Implementation Issues with TimmModel and HGNetv2 Backbones
HGNetv2 Implementation
Configuration
# rtdetrv2_r50vd.yml
RTDETR:
backbone: HGNetv2
encoder: HybridEncoder
decoder: RTDETRTransformerv2
# rtdetrv2_r18vd_120e_coco.yml
HGNetv2:
name: L
Error
RuntimeError: Given groups=1, weight of size [256, 128, 1, 1], expected input[16, 512, 80, 80]
to have 128 channels, but got 512 channels instead
Error location: hybrid_encoder.py, line 294
TimmModel Implementation
Configuration
# rtdetrv2_r50vd.yml
RTDETR:
backbone: TimmModel
encoder: HybridEncoder
decoder: RTDETRTransformerv2
# rtdetrv2_r18vd_120e_coco.yml
TimmModel:
name: resnet34
return_layers: ['layer2', 'layer4']
Error
AssertionError: assert len(feats) == len(self.in_channels)
Error location: hybrid_encoder.py, line 293
The assertion error suggests a mismatch between the number of feature maps being returned and the expected number of input channels in the encoder.
Would you like help resolving these issues, particularly with the TimmModel implementation?
And this line should adapt to specific bakcbone.
https://github.com/lyuwenyu/RT-DETR/blob/0b6972de10bc968045aba776ec1a60efea476165/rtdetrv2_pytorch/configs/rtdetrv2/include/rtdetrv2_r50vd.yml#L29
ViT and HybridEncoder Compatibility Analysis
Thanks, it finally worked.
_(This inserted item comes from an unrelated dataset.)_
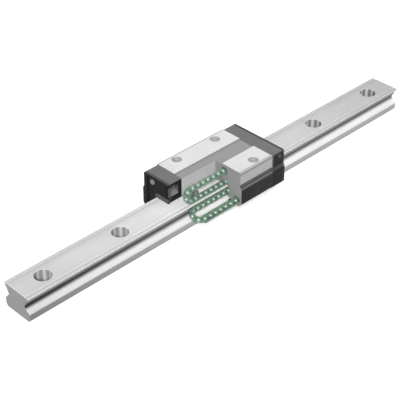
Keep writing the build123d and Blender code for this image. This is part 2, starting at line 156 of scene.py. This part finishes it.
def camera():
    """Stands where the photograph was taken from."""
    data = bpy.data.cameras.new("photo_camera")
    data.sensor_width = SENSOR_WIDTH
    data.lens = FOCAL_PIXELS * SENSOR_WIDTH / PHOTO_SIDE
    data.clip_start = CLIP_START
    data.clip_end = CLIP_END
    seen = bpy.data.objects.new("photo_camera", data)
    back = Vector((
        math.sin(VIEW_AZIMUTH) * math.cos(VIEW_ELEVATION),
        -math.cos(VIEW_AZIMUTH) * math.cos(VIEW_ELEVATION),
        math.sin(VIEW_ELEVATION),
    ))
    seen.location = CAMERA_PLACE
    seen.rotation_mode = "QUATERNION"
    seen.rotation_quaternion = (-back).to_track_quat("-Z", "Y")
    scene.collection.objects.link(seen)
    scene.camera = seen


def seen_rays(tree):
    """1 for what the camera, a reflection or glass sees, and 0 for the light on the object."""
    path = tree.nodes.new("ShaderNodeLightPath").outputs
    share = path["Is Camera Ray"]
    for ray in ("Is Glossy Ray", "Is Transmission Ray"):
        larger = tree.nodes.new("ShaderNodeMath")
        larger.operation = "MAXIMUM"
        tree.links.new(share, larger.inputs[0])
        tree.links.new(path[ray], larger.inputs[1])
        share = larger.outputs[0]
    return share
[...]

I tried to use Vision Transformer (ViT) architecture as backbone with TimmModel, but it seems like its output is not compatible with HybridEncoder expectations.
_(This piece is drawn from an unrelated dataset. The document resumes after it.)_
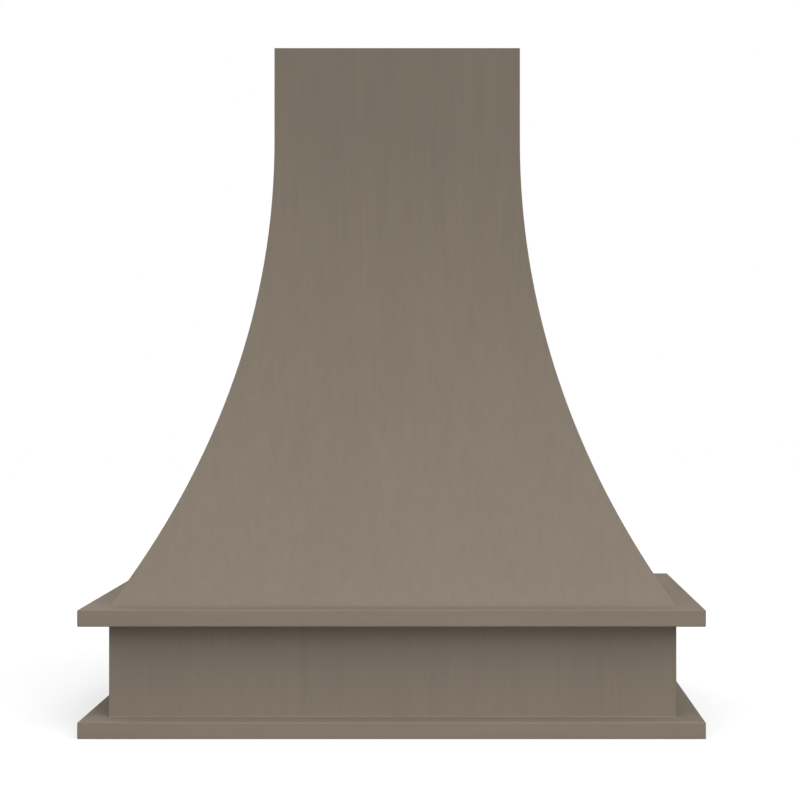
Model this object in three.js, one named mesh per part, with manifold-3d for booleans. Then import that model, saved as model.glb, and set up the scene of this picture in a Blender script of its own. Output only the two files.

Here is the summary of what I understood:
HybridEncoder Expectations
- It expects inputs in CNN format (batch_size, channels, height, width)
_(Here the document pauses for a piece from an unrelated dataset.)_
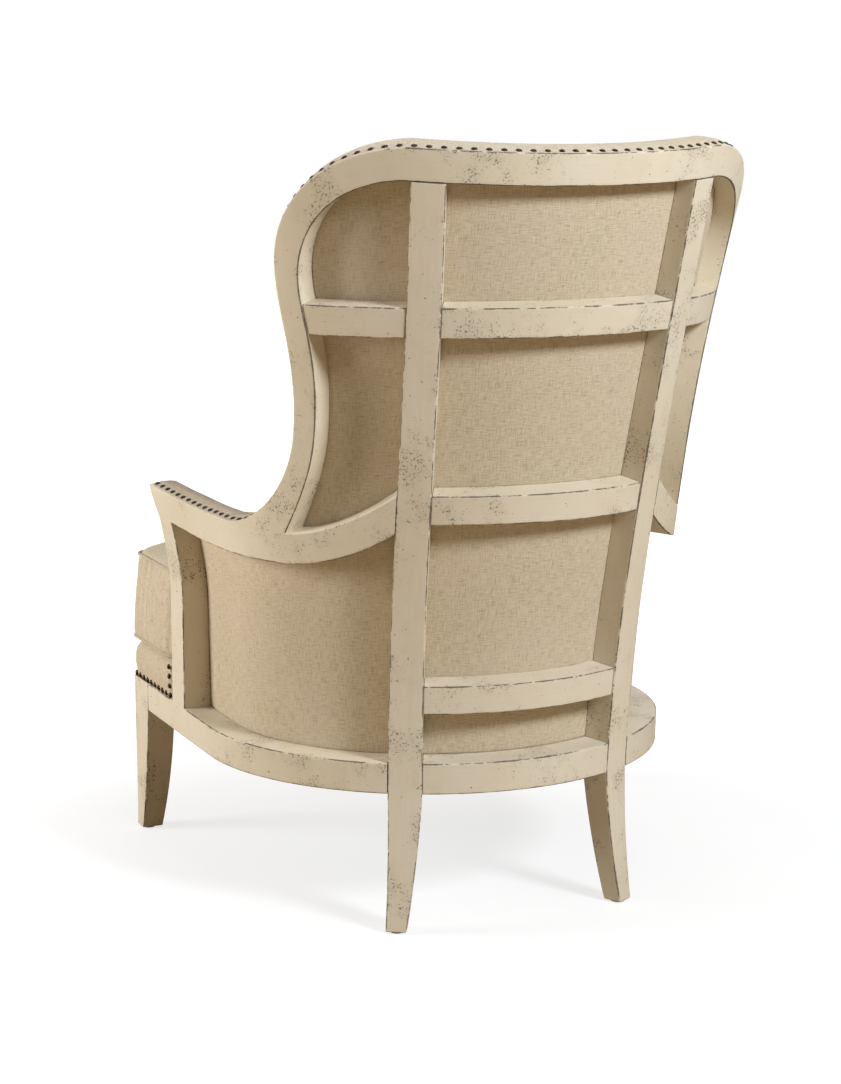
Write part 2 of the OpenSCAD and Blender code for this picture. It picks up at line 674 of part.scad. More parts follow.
// Outline of a T-shaped seat piece that fills the barrel at height z and passes the arm posts
function inner_wall(s, z, gap) = let (p = wall([s, z], pad_in(z) + (s < join_s ? pad_t(s, z, join_s)
    : arm_pad_t(z)) + gap)) [p[0], p[1]];
function corner(c, r, from, n) = [for (i = [0:n]) let (a = from + 90 * i / n) c + r * [cos(a), sin(a)]];
function half_outline(z, gap, front, ear, r) = let (step = -(arm_post_front + cushion_gap + 2),
    neck = inner_wall(s_at(step + 8, z), z, gap)[0]) concat(
    [for (i = [1:4]) [(ear - r) * i / 5, -front]],
    corner([ear - r, -front + r], r, -90, 4),
    corner([ear - r, step - r], r, 0, 4),
    [for (i = [0:8]) inner_wall(mix(s_at(step + 8, z), arc_end(z) * 0.66, i / 8), z, gap)],
    [for (i = [1:7]) inner_wall(arc_end(z) * 0.66 * (1 - i / 8), z, gap)]);
function outline(z, gap, front, ear, r) = let (h = half_outline(z, gap, front, ear, r), n = len(h))
    concat([[0, -front]], h, [inner_wall(0, z, gap)], [for (i = [n - 1:-1:0]) [-h[i][0], h[i][1]]]);
// The outline set in by a distance, and then drawn towards a place near the front by a share
heart = [0, -280];
platform_gap = 3;
function set_in(p, e) = let (n = len(p)) [for (i = [0:n - 1])
    let (t = unit(p[(i + 1) % n] - p[(i + n - 1) % n])) p[i] + e * [-t[1], t[0]]];
function ring(points, e, share, h) = [for (p = set_in(points, e))
    let (c = heart + (p - heart) * share) [c[0], c[1], h]];

function platform_ring(e, z) = ring(outline(z, platform_gap, leg_front - 2, barrel_radius - 2, 8), e, 1, z);
module seat_platform() {
    roll = platform_roll;
    color(linen) in_place() loft_from_heart([platform_ring(3, cover_low), platform_ring(0.5, cover_low + 8),
        platform_ring(0, platform_z - roll), platform_ring(roll * 0.1, platform_z - roll * 0.6),
        platform_ring(roll * 0.35, platform_z - roll * 0.2), platform_ring(roll * 0.8, platform_z)]);
}

cushion_low = cushion_z + welt_d / 2;
cushion_high = cushion_low + boxing;
ear_half = barrel_radius + ear_overhang;
cushion_edge = welt_d + soft_gap;
function cushion_plan(z) = outline(z, cushion_gap, cushion_front, ear_half
    - (z - cushion_low) / boxing * ear_taper, cushion_corner);
function side_ring(t) = let (z = mix(cushion_low, cushion_high, t))
    ring(cushion_plan(z), cushion_edge + draw_in * 4 * t * (1 - t), 1, z);
function crown_ring(share, rise) = ring(cushion_plan(cushion_high), cushion_edge, share,
    cushion_high + crown * rise);
module seat_cushion() {
    foot = cushion_plan(cushion_low);
    color(linen) in_place() loft_from_heart([ring(foot, cushion_edge, 0.6, cushion_z),
        ring(foot, cushion_edge + 6, 1, cushion_z), side_ring(0), side_ring(0.25), side_ring(0.5),
        side_ring(0.75), side_ring(1), crown_ring(0.93, 0.4), crown_ring(0.8, 0.72), crown_ring(0.55, 0.94),
        crown_ring(0.25, 1)]);
}

// A cord that closes on itself round a ring of points
module closed_cord(points, d) {
    n = len(points);
    k = 5;
    rings = [for (i = [0:n - 1]) let (p = points[i], t = unit(points[(i + 1) % n] - points[(i + n - 1) % n]),
        side = unit(cross(t, [0, 0, 1])))
        [for (j = [0:k - 1]) p + d / 2 * (side * cos(360 / k * j) + [0, 0, sin(360 / k * j)])]];
    polyhedron([for (r = rings) each r], [for (i = [0:n - 1], j = [0:k - 1])
        let (far = (i + 1) % n * k, a = i * k + j, b = i * k + (j + 1) % k, c = far + j,
            e = far + (j + 1) % k)
        each [[a, b, e], [a, e, c]]]);
}

module cushion_welts() {
    color(linen) in_place() for (z = [cushion_low, cushion_high])
        closed_cord(ring(cushion_plan(z), welt_d / 2, 1, z), welt_d);
}

// Plan of the space inside the seat rails
module inside_rails() {
    half = barrel_radius - seat_depth - rail_fit;
    circle(r = half, $fn = 96);
    front = leg_front - seat_depth - rail_fit;
    translate([-half, -front]) square([2 * half, front]);
}

module seat_webbing() {
    long = 2 * barrel_radius;
    color(strap) in_place() translate([0, 0, rail_top - webbing_t]) intersection() {
        union() {
            for (i = [-2:2])
                translate([i * webbing_pitch - webbing_w / 2, -leg_front, 0])
                    cube([webbing_w, long, webbing_t / 2]);
            for (i = [-2:2])
                translate([-long / 2, i * webbing_pitch - webbing_w - leg_side / 2, webbing_t / 2])
                    cube([long, webbing_w, webbing_t / 2]);
        }
        linear_extrude(webbing_t) inside_rails();
    }
}

module dust_cover() {
    color(lining) in_place() translate([0, 0, rail_base + 1]) linear_extrude(1) inside_rails();
}

crest_rail();
left_wing_stile();
right_wing_stile();
left_arm_rail();
right_arm_rail();
left_arm_post();
right_arm_post();
left_rear_post();
right_rear_post();
upper_slat();
middle_slat();
lower_slat();
left_side_slat();
right_side_slat();
back_seat_rail();
left_seat_rail();
right_seat_rail();
front_seat_rail();
left_front_leg();
right_front_leg();
corner_blocks();
block_screws();
foot_glides();
outside_back();
left_outside_wing();
right_outside_wing();
left_outside_arm();
right_outside_arm();
inside_back();
left_inside_arm();
right_inside_arm();
crest_pad();
left_arm_pad();
right_arm_pad();
seat_webbing();
seat_platform();
dust_cover();
seat_cushion();
cushion_welts();
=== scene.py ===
import math
import bmesh
import bpy
import numpy as np
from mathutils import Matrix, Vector
from mathutils.kdtree import KDTree


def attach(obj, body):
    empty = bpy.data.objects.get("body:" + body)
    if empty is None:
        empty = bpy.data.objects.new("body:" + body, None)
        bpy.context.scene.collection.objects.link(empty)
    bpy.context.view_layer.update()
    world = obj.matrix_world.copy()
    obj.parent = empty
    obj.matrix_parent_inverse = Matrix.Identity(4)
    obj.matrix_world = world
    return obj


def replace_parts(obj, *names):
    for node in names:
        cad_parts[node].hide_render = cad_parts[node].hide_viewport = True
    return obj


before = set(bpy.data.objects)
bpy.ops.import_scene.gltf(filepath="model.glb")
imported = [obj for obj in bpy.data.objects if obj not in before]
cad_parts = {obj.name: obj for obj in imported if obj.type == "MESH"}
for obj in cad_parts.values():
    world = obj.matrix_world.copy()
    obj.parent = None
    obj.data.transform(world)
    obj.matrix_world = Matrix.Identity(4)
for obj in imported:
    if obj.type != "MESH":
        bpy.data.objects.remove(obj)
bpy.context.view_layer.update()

# A barrel-back wing chair with an open painted frame, nailed linen and a loose cushion.
# The chair's own sizes, in millimetres, as the part has them
BARREL, FLARE, FLARE_POWER = 357.0, 73.0, 2.4
LEAN, LEAN_CURVE = 184.0, (0.25, 1.62, 0.87)
RAIL_BASE, RAIL_FACE, ARM, CREST = 205.0, 46.0, 580.0, 1114.0
RAIL_TOP = RAIL_BASE + RAIL_FACE
SEAT_DEPTH, CREST_DEPTH = 45.0, 31.0
# Crest rail and wing stiles
CREST_FACE, CREST_BOW, CREST_JOINT = 44.0, 8.0, 250.0
WING_REACH, WING_FULL, WAIST_REACH, WAIST, WAIST_FACE = 440.0, 975.0, 388.0, 725.0, 38.0
# Slats, and rear posts with their legs
SLATS, SLAT_FACE, SLAT_INSET = (324.0, 604.0, 867.0), 42.0, 2.0
POST_FACE, POST_TAPER, POST_PLACE, POST_SPREAD, SPREAD_POWER = 50.0, 1.5, 178.0, 41.0, 1.3
FOOT, REAR_SWEEP, FOOT_SHIFT, GLIDE = 29.0, 12.0, 12.0, 3.0
# Arms with their posts
ARM_FACE, ARM_REACH, ARM_SPLAY, SPLAY_POWER, BEND_Z = 46.0, 206.0, 24.0, 1.5, 430.0
ARM_RISE, RISE_START, RISE_POWER, ARM_TURN = 14.0, 40.0, 1.4, 400.0
ARM_POST_FRONT, ARM_POST_FACE, ARM_POST_TOP, POST_BOW, BOW_POWER = 180.0, 60.0, 44.0, 18.0, 1.8
ARM_LOW, ARM_JOIN = ARM - ARM_FACE, (ARM + 11, ARM + 67)
# Front legs
LEG_FRONT, LEG_SIDE, FRONT_KICK, FRONT_SHARE = 380.0, 72.0, 5.0, 0.42
# Upholstery
COVER, SOFT_GAP, GAP = 2.0, 0.3, 1.0
BACK_PAD, BACK_PAD_LOSS, THIN_PAD, WING_PAD_GAIN, WING_PAD_RUN = 52.0, 0.35, 10.0, 8.0, 60.0
ARM_PAD_FOOT, ARM_PAD_TALL, PAD_FALL, ARM_ROLL = 34.0, 180.0, 12.0, 7.5
NAIL_PITCH, NAIL_HEAD, NAIL_DOME, NAIL_TILT, NAIL_SEED = 19.5, 9.2, 0.52, 0.09, 7
# How deep the nails' row lies on the rim and the arm, and behind it its run is measured
NAIL_IN, ARM_NAIL_IN, NAIL_RUN_IN = 8.2, 9.5, 9.0
# How far below the rim the linen turns, at the wings and the crest, and how high it stands over it
EDGE_DROP, DROP_START, RIM_HEIGHTS = (4, 15), 75, (3.8, 4.6)
COVER_FACE, COVER_BACK, SWELL_RATE = -0.85, 0.6, 2.4
# Seat
PLATFORM, DECK_ROLL, DECK_GAP = 300.0, 310.5, 3.2
CUSHION_FRONT, EAR, EAR_TAPER, CORNER, CUSHION_GAP = 406.0, 357.0, 9.0, 30.0, 6.0
BOXING, CROWN, WELT = 146.0, 30.0, 6.0
CUSHION_LOW = PLATFORM + SOFT_GAP + WELT / 2
CUSHION_HIGH = CUSHION_LOW + BOXING
STRAP, STRAP_PITCH, STRAP_T, STRAP_WAVE = 50.0, 105.0, 0.7, 0.55
HEART = np.array([0.0, -280.0])
MID_Y = (BARREL + LEAN - CUSHION_FRONT) / 2


def mix(a, b, t):
    return a + (b - a) * t


def limit(t):
    return np.clip(t, 0.0, 1.0)


def smooth(t):
    t = limit(t)
    return t * t * (3 - 2 * t)


def unit(v):
    return v / np.linalg.norm(v, axis=-1, keepdims=True)


def places(*parts):
    """Puts numbers or lists side by side, such as [s, z] places on the wall"""
    return np.stack(np.broadcast_arrays(*(np.asarray(p, float) for p in parts)), -1)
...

- Default in_channels=[512, 1024, 2048] (typical ResNet feature map channels)
- Input features should have decreasing spatial dimensions with feat_strides=[8, 16, 32]
ViT Last 3 Layers Output
- Shape: (batch_size, N_patches, 768)
- No explicit spatial structure
- Constant channel dimension (768)
- All layers have same dimensions
Mismatch Issues
1. Dimensional Structure
- HybridEncoder expects 4D tensors (B,C,H,W)
- ViT outputs 3D tensors (B,N,D)
2. Channel Progression
- HybridEncoder expects increasing channels (512->1024->2048)
- ViT has constant channels (768)
3. Spatial Resolution
- HybridEncoder expects decreasing spatial dimensions
- ViT maintains constant number of patches
I'm trying to adapt ViT outputs. But I think the adaptation might not be optimal because:
1- ViT's strength lies in global attention
2- Forcing spatial structure might lose the global relationship information
3- The original feature hierarchy of ResNet is fundamentally different from ViT's feature representation
Can you please confirm that? And if there is a way to make them compatible.
Thanks a lot!
Yes, I think you are right.
One possible solution is to add an extra adaptation module. You can reference this paper.
Ok thanks very much. I will check it.